◆ **TASK BRIEF**
Please give the listing again, word for word, with nothing left out.

[CAD and scene scripts]
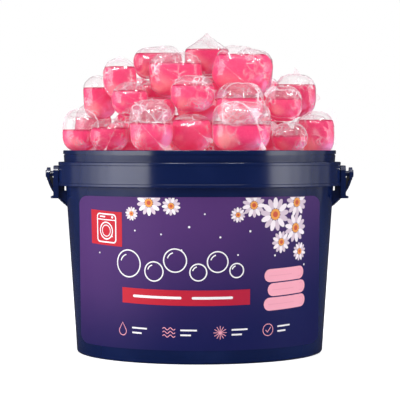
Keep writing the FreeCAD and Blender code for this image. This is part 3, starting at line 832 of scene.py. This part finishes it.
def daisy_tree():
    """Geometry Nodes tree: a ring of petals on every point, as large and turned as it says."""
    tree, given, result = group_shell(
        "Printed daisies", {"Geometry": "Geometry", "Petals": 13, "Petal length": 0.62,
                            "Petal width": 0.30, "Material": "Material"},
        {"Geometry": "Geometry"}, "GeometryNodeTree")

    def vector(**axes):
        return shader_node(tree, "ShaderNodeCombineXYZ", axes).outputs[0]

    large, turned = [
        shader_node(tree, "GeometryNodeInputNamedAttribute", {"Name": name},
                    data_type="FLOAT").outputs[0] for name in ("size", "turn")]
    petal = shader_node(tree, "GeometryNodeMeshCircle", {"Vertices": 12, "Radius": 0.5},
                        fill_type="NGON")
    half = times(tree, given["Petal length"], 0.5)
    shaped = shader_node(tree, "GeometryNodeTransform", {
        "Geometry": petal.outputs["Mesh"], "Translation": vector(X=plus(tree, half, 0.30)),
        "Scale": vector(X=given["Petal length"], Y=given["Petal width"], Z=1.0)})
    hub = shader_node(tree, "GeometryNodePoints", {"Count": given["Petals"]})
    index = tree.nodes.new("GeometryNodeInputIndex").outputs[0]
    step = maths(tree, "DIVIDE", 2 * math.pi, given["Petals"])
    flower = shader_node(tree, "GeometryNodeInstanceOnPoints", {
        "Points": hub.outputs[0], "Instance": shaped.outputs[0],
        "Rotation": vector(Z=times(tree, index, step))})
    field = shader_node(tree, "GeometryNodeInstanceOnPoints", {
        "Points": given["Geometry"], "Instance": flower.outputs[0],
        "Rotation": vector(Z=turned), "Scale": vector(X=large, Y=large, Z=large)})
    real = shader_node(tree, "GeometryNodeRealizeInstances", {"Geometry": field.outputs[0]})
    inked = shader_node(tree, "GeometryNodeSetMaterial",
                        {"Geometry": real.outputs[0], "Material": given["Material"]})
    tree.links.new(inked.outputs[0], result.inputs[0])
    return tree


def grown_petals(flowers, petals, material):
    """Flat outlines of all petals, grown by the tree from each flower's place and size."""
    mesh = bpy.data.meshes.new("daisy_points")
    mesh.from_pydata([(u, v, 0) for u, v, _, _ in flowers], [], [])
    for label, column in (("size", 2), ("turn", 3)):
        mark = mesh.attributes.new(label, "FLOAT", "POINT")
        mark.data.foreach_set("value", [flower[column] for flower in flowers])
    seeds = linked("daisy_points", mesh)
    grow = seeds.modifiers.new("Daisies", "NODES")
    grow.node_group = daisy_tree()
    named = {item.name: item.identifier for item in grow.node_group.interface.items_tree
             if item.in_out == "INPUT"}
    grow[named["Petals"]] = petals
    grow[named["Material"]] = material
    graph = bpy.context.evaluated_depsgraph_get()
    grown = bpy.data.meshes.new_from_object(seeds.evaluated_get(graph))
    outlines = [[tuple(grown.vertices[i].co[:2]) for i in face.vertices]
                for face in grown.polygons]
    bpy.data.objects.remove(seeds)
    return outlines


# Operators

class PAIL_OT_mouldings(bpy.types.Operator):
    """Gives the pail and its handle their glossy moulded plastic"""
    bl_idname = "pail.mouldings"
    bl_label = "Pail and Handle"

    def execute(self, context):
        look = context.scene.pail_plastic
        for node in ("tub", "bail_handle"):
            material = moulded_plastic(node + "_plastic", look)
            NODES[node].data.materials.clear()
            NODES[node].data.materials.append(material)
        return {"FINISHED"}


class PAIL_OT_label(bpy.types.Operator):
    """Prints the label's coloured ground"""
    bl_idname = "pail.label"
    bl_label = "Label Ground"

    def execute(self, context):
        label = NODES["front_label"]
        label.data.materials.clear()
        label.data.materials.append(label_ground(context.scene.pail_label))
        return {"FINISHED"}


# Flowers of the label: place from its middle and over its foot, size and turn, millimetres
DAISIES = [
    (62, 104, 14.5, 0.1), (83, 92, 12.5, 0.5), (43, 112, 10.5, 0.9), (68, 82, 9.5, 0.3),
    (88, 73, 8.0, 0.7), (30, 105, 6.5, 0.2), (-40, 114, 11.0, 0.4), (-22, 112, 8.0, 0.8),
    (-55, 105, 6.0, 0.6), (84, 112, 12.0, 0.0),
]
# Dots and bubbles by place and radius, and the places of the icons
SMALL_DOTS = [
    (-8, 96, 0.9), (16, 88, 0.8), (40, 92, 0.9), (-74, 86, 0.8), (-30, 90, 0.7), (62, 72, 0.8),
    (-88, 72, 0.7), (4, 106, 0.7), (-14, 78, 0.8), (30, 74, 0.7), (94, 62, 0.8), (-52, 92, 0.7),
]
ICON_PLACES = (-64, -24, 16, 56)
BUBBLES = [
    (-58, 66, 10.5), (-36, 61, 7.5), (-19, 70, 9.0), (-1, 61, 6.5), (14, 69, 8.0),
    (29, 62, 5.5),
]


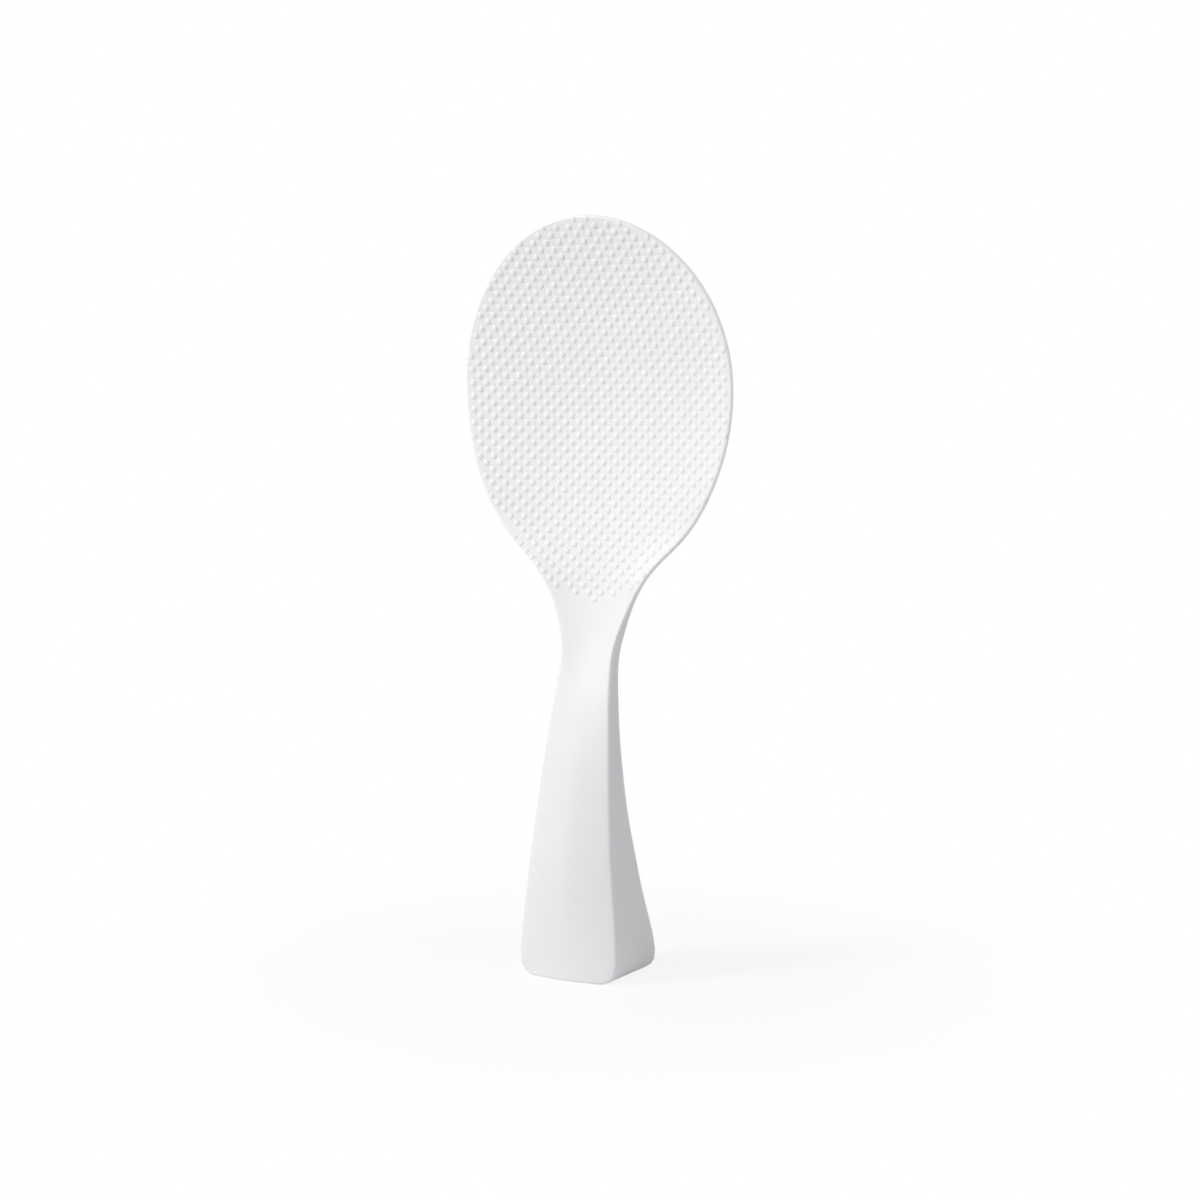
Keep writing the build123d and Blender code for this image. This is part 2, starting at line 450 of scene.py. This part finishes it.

◆ **OUTPUT OF THE TASK**
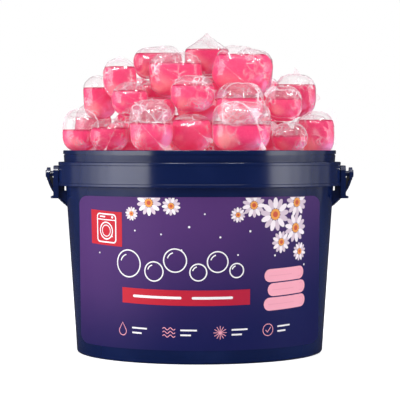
Keep writing the FreeCAD and Blender code for this image. This is part 3, starting at line 832 of scene.py. This part finishes it.
def daisy_tree():
    """Geometry Nodes tree: a ring of petals on every point, as large and turned as it says."""
    tree, given, result = group_shell(
        "Printed daisies", {"Geometry": "Geometry", "Petals": 13, "Petal length": 0.62,
                            "Petal width": 0.30, "Material": "Material"},
        {"Geometry": "Geometry"}, "GeometryNodeTree")

    def vector(**axes):
        return shader_node(tree, "ShaderNodeCombineXYZ", axes).outputs[0]

    large, turned = [
        shader_node(tree, "GeometryNodeInputNamedAttribute", {"Name": name},
                    data_type="FLOAT").outputs[0] for name in ("size", "turn")]
    petal = shader_node(tree, "GeometryNodeMeshCircle", {"Vertices": 12, "Radius": 0.5},
                        fill_type="NGON")
    half = times(tree, given["Petal length"], 0.5)
    shaped = shader_node(tree, "GeometryNodeTransform", {
        "Geometry": petal.outputs["Mesh"], "Translation": vector(X=plus(tree, half, 0.30)),
        "Scale": vector(X=given["Petal length"], Y=given["Petal width"], Z=1.0)})
    hub = shader_node(tree, "GeometryNodePoints", {"Count": given["Petals"]})
    index = tree.nodes.new("GeometryNodeInputIndex").outputs[0]
    step = maths(tree, "DIVIDE", 2 * math.pi, given["Petals"])
    flower = shader_node(tree, "GeometryNodeInstanceOnPoints", {
        "Points": hub.outputs[0], "Instance": shaped.outputs[0],
        "Rotation": vector(Z=times(tree, index, step))})
    field = shader_node(tree, "GeometryNodeInstanceOnPoints", {
        "Points": given["Geometry"], "Instance": flower.outputs[0],
        "Rotation": vector(Z=turned), "Scale": vector(X=large, Y=large, Z=large)})
    real = shader_node(tree, "GeometryNodeRealizeInstances", {"Geometry": field.outputs[0]})
    inked = shader_node(tree, "GeometryNodeSetMaterial",
                        {"Geometry": real.outputs[0], "Material": given["Material"]})
    tree.links.new(inked.outputs[0], result.inputs[0])
    return tree


def grown_petals(flowers, petals, material):
    """Flat outlines of all petals, grown by the tree from each flower's place and size."""
    mesh = bpy.data.meshes.new("daisy_points")
    mesh.from_pydata([(u, v, 0) for u, v, _, _ in flowers], [], [])
    for label, column in (("size", 2), ("turn", 3)):
        mark = mesh.attributes.new(label, "FLOAT", "POINT")
        mark.data.foreach_set("value", [flower[column] for flower in flowers])
    seeds = linked("daisy_points", mesh)
    grow = seeds.modifiers.new("Daisies", "NODES")
    grow.node_group = daisy_tree()
    named = {item.name: item.identifier for item in grow.node_group.interface.items_tree
             if item.in_out == "INPUT"}
    grow[named["Petals"]] = petals
    grow[named["Material"]] = material
    graph = bpy.context.evaluated_depsgraph_get()
    grown = bpy.data.meshes.new_from_object(seeds.evaluated_get(graph))
    outlines = [[tuple(grown.vertices[i].co[:2]) for i in face.vertices]
                for face in grown.polygons]
    bpy.data.objects.remove(seeds)
    return outlines


# Operators

class PAIL_OT_mouldings(bpy.types.Operator):
    """Gives the pail and its handle their glossy moulded plastic"""
    bl_idname = "pail.mouldings"
    bl_label = "Pail and Handle"

    def execute(self, context):
        look = context.scene.pail_plastic
        for node in ("tub", "bail_handle"):
            material = moulded_plastic(node + "_plastic", look)
            NODES[node].data.materials.clear()
            NODES[node].data.materials.append(material)
        return {"FINISHED"}


class PAIL_OT_label(bpy.types.Operator):
    """Prints the label's coloured ground"""
    bl_idname = "pail.label"
    bl_label = "Label Ground"

    def execute(self, context):
        label = NODES["front_label"]
        label.data.materials.clear()
        label.data.materials.append(label_ground(context.scene.pail_label))
        return {"FINISHED"}


# Flowers of the label: place from its middle and over its foot, size and turn, millimetres
DAISIES = [
    (62, 104, 14.5, 0.1), (83, 92, 12.5, 0.5), (43, 112, 10.5, 0.9), (68, 82, 9.5, 0.3),
    (88, 73, 8.0, 0.7), (30, 105, 6.5, 0.2), (-40, 114, 11.0, 0.4), (-22, 112, 8.0, 0.8),
    (-55, 105, 6.0, 0.6), (84, 112, 12.0, 0.0),
]
# Dots and bubbles by place and radius, and the places of the icons
SMALL_DOTS = [
    (-8, 96, 0.9), (16, 88, 0.8), (40, 92, 0.9), (-74, 86, 0.8), (-30, 90, 0.7), (62, 72, 0.8),
    (-88, 72, 0.7), (4, 106, 0.7), (-14, 78, 0.8), (30, 74, 0.7), (94, 62, 0.8), (-52, 92, 0.7),
]
ICON_PLACES = (-64, -24, 16, 56)
BUBBLES = [
    (-58, 66, 10.5), (-36, 61, 7.5), (-19, 70, 9.0), (-1, 61, 6.5), (14, 69, 8.0),
    (29, 62, 5.5),
]


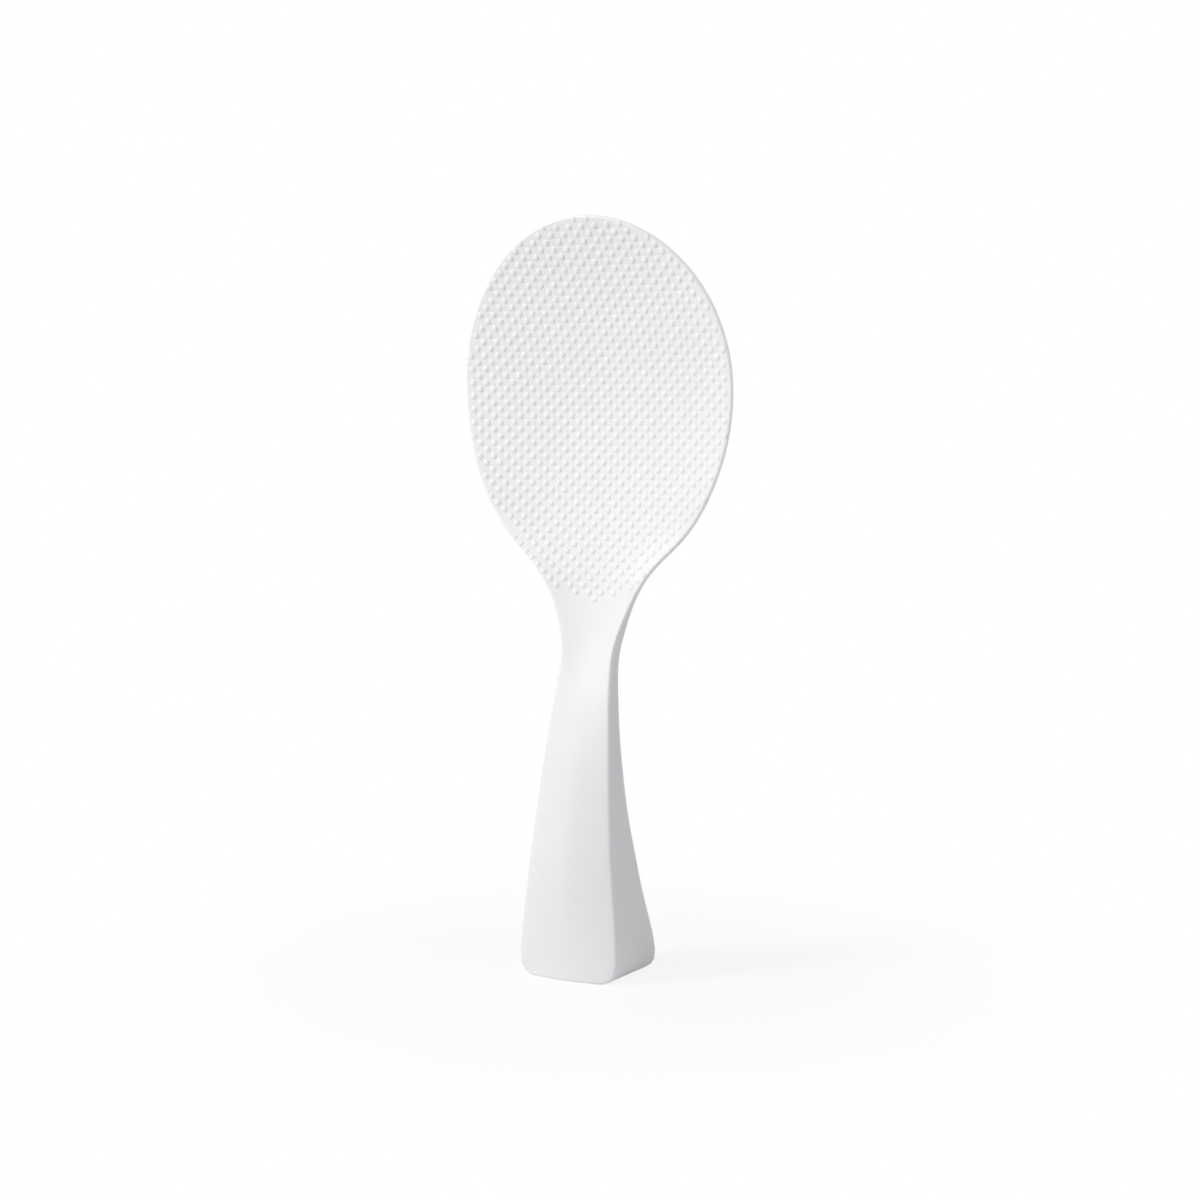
Keep writing the build123d and Blender code for this image. This is part 2, starting at line 450 of scene.py. This part finishes it.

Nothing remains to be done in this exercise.